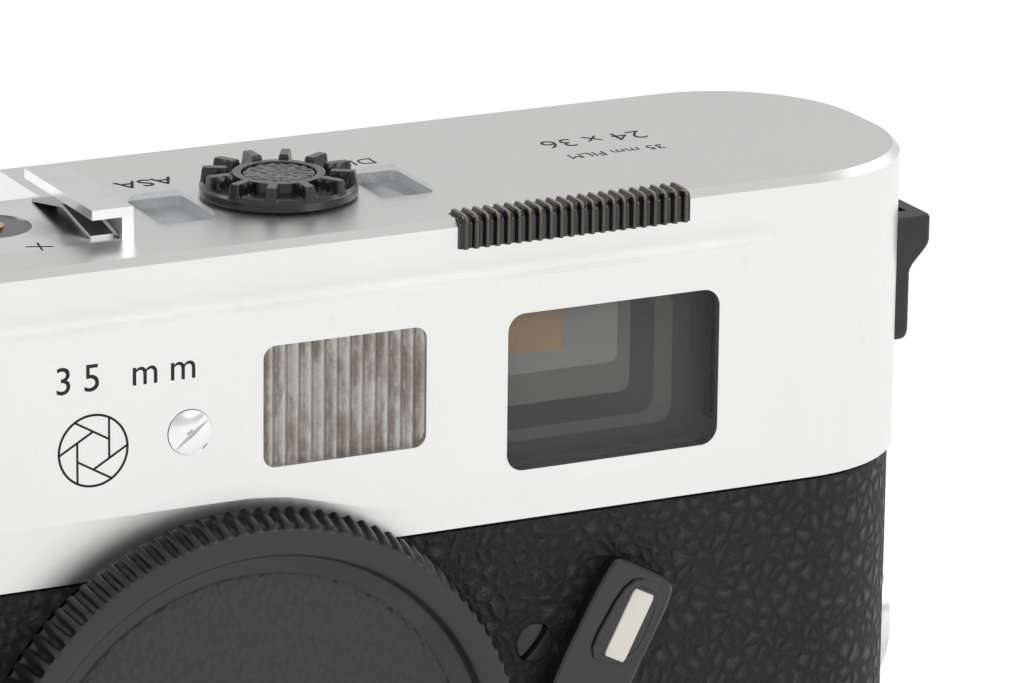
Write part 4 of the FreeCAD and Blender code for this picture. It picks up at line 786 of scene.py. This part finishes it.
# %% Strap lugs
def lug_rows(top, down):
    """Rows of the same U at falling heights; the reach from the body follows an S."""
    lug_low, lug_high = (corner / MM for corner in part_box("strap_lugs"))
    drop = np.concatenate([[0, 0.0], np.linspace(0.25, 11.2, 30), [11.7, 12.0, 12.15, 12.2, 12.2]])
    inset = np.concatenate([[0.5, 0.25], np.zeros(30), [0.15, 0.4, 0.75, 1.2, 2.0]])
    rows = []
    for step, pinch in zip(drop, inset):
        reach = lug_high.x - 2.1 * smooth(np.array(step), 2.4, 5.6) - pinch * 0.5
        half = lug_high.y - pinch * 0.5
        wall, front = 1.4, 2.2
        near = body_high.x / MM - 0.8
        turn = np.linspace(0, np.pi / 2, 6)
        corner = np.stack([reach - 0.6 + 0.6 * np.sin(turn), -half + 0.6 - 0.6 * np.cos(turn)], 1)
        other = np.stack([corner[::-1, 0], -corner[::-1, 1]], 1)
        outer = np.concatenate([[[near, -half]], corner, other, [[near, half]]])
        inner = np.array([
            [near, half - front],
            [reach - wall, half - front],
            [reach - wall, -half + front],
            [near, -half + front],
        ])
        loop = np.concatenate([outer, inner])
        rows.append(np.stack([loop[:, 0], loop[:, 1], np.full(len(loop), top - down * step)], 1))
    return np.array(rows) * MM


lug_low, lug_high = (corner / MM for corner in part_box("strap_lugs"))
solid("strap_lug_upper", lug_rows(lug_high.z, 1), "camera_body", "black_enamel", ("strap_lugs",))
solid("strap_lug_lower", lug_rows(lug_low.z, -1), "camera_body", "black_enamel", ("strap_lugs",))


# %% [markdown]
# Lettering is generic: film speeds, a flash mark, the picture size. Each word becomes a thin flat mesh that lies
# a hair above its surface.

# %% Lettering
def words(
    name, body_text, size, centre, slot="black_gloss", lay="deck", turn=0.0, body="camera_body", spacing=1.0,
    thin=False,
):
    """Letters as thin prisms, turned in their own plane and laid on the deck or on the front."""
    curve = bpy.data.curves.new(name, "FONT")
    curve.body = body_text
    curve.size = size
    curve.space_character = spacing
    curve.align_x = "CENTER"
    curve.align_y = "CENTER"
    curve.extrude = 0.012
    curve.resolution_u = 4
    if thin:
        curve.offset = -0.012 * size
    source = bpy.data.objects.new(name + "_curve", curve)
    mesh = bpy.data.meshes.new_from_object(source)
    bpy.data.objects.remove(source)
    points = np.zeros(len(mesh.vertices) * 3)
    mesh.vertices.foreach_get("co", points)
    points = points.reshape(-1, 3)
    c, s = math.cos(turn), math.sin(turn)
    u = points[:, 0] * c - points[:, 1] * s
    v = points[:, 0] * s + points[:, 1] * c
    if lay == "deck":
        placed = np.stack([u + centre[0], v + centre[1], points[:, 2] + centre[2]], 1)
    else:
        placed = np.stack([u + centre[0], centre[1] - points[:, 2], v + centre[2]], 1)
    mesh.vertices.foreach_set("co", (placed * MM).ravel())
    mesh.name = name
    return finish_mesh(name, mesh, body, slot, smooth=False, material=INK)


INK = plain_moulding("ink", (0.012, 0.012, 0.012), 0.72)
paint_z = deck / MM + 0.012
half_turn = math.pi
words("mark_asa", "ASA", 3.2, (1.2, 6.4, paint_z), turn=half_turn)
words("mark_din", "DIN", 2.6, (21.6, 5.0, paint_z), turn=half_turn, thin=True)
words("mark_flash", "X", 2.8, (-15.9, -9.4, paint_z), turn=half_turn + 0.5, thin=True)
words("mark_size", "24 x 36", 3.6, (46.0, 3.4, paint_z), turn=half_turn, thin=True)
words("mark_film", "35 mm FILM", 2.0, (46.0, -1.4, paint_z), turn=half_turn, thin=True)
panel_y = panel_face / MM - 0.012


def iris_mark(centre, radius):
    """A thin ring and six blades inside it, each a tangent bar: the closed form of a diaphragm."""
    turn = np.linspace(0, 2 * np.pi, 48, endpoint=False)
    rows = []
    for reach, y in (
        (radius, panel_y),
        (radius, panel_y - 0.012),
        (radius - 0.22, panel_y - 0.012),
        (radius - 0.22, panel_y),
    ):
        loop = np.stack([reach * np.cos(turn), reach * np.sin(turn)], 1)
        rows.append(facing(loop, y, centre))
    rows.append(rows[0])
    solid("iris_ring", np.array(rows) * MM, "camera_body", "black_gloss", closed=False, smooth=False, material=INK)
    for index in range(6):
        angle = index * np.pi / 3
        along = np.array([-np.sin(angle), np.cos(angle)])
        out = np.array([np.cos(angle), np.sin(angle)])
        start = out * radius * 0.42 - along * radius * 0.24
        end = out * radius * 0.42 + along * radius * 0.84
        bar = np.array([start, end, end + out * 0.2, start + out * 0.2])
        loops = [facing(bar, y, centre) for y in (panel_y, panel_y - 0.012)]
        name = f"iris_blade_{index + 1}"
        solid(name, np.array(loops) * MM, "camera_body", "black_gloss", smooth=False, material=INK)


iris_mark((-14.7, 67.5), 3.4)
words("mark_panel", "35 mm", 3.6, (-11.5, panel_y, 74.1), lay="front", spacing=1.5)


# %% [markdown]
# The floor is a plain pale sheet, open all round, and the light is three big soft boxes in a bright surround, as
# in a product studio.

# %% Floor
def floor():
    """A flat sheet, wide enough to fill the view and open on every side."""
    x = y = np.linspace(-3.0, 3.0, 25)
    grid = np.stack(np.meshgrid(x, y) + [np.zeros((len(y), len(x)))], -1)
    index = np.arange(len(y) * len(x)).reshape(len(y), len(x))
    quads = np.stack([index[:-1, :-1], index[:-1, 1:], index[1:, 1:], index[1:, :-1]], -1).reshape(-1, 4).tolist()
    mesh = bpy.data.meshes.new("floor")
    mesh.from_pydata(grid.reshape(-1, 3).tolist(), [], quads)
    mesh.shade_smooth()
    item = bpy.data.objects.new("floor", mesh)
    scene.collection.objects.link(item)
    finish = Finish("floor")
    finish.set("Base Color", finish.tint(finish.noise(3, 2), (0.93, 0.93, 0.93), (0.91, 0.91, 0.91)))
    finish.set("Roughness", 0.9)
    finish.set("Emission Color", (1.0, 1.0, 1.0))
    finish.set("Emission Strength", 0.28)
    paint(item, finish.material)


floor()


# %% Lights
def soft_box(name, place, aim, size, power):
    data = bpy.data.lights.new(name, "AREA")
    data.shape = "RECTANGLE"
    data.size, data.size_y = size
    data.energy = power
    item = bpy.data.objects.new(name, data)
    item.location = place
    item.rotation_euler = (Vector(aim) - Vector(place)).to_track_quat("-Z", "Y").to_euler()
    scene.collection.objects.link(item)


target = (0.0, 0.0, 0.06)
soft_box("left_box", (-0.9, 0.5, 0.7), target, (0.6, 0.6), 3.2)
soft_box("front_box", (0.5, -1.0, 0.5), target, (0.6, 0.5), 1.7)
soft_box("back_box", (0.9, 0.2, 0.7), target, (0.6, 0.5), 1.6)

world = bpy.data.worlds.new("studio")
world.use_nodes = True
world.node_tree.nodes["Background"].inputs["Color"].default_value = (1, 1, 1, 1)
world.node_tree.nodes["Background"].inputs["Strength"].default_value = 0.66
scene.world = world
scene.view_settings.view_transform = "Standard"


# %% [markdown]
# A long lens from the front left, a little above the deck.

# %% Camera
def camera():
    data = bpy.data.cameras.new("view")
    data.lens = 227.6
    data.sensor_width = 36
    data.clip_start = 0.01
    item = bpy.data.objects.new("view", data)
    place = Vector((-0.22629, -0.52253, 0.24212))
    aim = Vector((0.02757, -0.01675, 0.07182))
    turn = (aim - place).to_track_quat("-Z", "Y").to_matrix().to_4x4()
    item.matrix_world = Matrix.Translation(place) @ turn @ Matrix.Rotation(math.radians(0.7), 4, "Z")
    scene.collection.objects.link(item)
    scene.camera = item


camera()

****

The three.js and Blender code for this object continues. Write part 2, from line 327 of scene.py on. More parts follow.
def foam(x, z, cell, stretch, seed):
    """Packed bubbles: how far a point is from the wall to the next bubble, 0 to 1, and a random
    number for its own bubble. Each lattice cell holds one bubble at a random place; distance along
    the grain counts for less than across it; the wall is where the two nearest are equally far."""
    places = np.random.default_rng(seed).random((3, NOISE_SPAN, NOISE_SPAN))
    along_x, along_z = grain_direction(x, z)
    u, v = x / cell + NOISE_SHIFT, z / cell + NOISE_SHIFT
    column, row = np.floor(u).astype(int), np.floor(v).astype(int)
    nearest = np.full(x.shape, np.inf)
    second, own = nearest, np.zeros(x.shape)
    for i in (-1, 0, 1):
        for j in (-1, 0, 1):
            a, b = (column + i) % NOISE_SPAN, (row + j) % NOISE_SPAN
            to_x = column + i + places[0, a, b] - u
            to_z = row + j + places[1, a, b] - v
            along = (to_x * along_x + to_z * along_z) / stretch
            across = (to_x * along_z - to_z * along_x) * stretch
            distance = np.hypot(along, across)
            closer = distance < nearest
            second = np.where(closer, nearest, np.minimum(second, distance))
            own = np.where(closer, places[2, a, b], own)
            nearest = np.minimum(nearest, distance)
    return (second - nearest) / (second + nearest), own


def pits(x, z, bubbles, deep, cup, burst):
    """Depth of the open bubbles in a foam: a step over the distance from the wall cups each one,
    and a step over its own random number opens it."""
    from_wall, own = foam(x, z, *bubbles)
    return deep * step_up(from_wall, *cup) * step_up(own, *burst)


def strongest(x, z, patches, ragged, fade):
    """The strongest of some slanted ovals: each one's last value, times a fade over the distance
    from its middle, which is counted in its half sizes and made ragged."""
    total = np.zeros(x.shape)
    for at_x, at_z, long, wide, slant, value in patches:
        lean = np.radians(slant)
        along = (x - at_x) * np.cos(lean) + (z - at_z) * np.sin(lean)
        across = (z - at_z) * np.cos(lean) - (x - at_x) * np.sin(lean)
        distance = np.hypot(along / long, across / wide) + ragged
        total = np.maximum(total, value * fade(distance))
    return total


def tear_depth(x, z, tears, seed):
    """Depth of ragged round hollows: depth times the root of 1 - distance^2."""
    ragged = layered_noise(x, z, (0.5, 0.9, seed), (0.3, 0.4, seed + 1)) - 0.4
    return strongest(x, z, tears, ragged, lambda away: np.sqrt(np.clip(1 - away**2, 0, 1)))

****

#### [WHAT IS ASKED]
Lines holding the word "picture" in the entries above are the ones to pull out. Copy them all.

#### [SOLUTION FOR THIS PROBLEM]
Write part 4 of the FreeCAD and Blender code for this picture. It picks up at line 786 of scene.py. This part finishes it.
# Lettering is generic: film speeds, a flash mark, the picture size. Each word becomes a thin flat mesh that lies